How President Obama Can Move On Climate Change Now

Since President Obama’s inaugural speech when he took on climate change, progressive groups and many Democrats have been coming up with ways he can address it. 

Republicans have made it clear they have no interest in climate legislation or a carbon tax.

So, what does Obama have in mind?

He would like to see Congress pass a Clean Energy Standard that would allow utilities to decide the types of resources that would meet a target. 

He plans to do "targeted and smart" investments in research and demonstration projects that can catalyze clean energy and create manufacturing jobs, and push greater efficiencies in buildings. And a key point of action is to use the upcoming corporate tax reform process to try to "level the playing field" for renewable energy, advisor Brian Deese, who is deputy director of the National Economic Council said at a conference.

"The way that corporate tax reform gets done could have a dramatic effect, long-term, about the incentives for investment in the United States for different types of technologies, renewable technologies," he says. 

And there may be executive actions that don’t require approval from Congress. Then there’s the EPA, which can implement regulations that require power plants to cut emissions.

Bicameral Task Force Forms

Rep. Henry Waxman (D-CA) and Sen. Sheldon Whitehouse (D-RI) launched a Bicameral Task Force on Climate Change this week to raise awareness, develop effective policies and enact measures that "reduce emissions, spur new technologies and enhance resiliency to climate disruption."

In December, Barbara Boxer (S-CA) formed a climate change caucus in the Senate.

"Every day we wait, every time we allow an opportunity to reduce our carbon pollution pass us by, it becomes less likely that we will be able to prevent the worst impacts of climate change," says Waxman.

Waxman sponsored comprehensive climate legislation which passed the House in 2009, but never came up for a vote in the Senate. He’s now focused on getting a carbon tax, which would "help solve the seemingly intractable problem of global warming and at the same time help solve the seemingly intractable problem of the budget deficit."

But he knows that won’t happen now. Instead, if confronted by aggressive executive actions, Republicans might decide they would prefer legislation, which they could influence.

They wrote a letter to President Obama, outlining the measures he can control. The first thing is to use his State of the Union address to expand on his vision for tackling climate change. 

They ask him to develop a comprehensive plan that he can quickly achieve through executive action that includes:

1. Specific steps federal agences will take to ensure US emissions are at least 17% below 2005 levels by 2020 (the goal Obama set at the UN conference in 2009.

2. Accelerate investments in clean energy technology by marshalling resources of leading scientific institutions

3. A strategy to protect the many vulnerable areas of the US from the worst effects of climate change.
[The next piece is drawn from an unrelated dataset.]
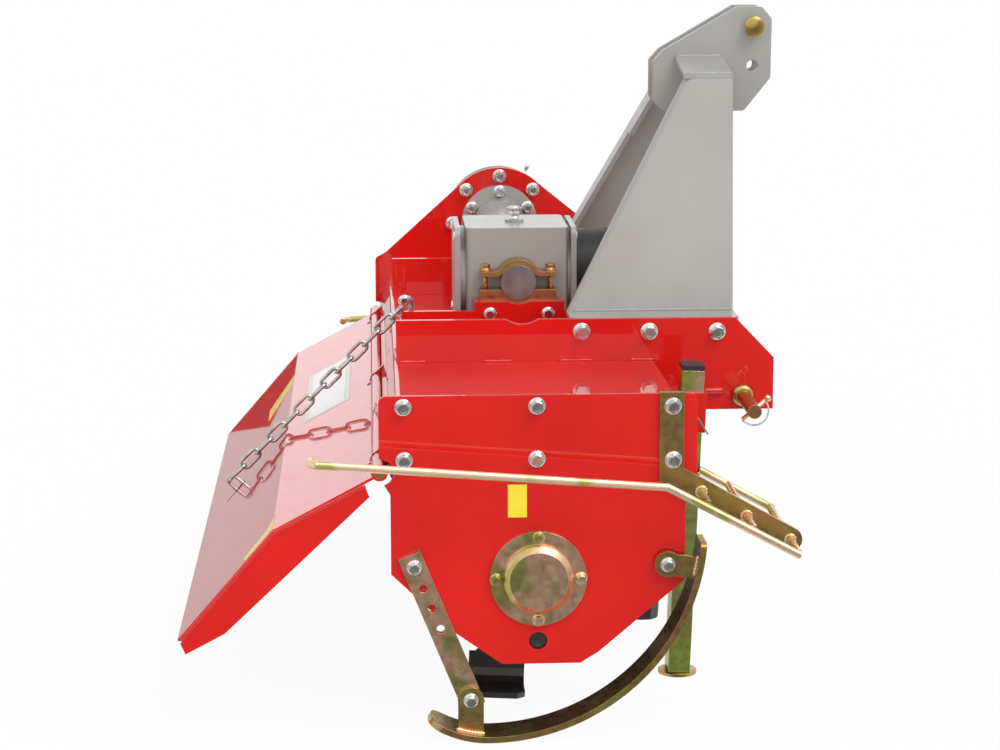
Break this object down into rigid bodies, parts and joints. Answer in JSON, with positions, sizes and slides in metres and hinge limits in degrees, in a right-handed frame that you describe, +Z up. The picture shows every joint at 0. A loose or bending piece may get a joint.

"During your first term you took key – and often overlooked – steps forward. The investments you made in solar and wind energy and energy efficiency under the Recovery Act invigorated US production of clean, renewable energy and helped return Americans to work. The new tailpipe standards you negotiated for automobiles will double fuel economy and produce major reductions in carbon emissions from passenger vehicles. Your Environment Protection Agency has proposed new standards for power plants. Unfortunately, these measures are likely to only get us only half the way toward the 2020 goal. A much more aggressive plan of action is needed," the letter says.

They point to the fact that fossil fuel industries are spending hundreds of millions of dollars to confuse the public – as a result, too few Americans understand the gravity and urgency of the situation, which is why presidential leadership is so necessary.

The administration has broad authority to spur research and development in clean energy, enact tighter efficiency standards through the Department of Energy, set emission limits through the Environmental Protection Agency (EPA), and many agencies could act together to reduce climate change forcers such as black carbon and methane.

The letter ends by saying, "We in Congress need your leadership most of all. Virtually all Republicans opposed comprehensive climate legislation in the 111th Congress, and they voted to strip EPA of regulatory in the last one. Progress in Congress may be so difficult or protracted that you should not hesitate to act."

Mobilize the Public

They also plan to mobilize the public to force through "barricades of denial." 

"We know that meaningful carbon legislation won’t pass in this Congress under the present status quo-of a Congress surrounded and barricaded by special interests, by polluters, by phony organizations set up by polluters to look like legitimate scientific organizations," says Senator Whitehouse.

"So a new factor has to be brought into that equation, and that is the clear understanding, a clear and present understanding of the American public, that this is something we have to do something about," he says.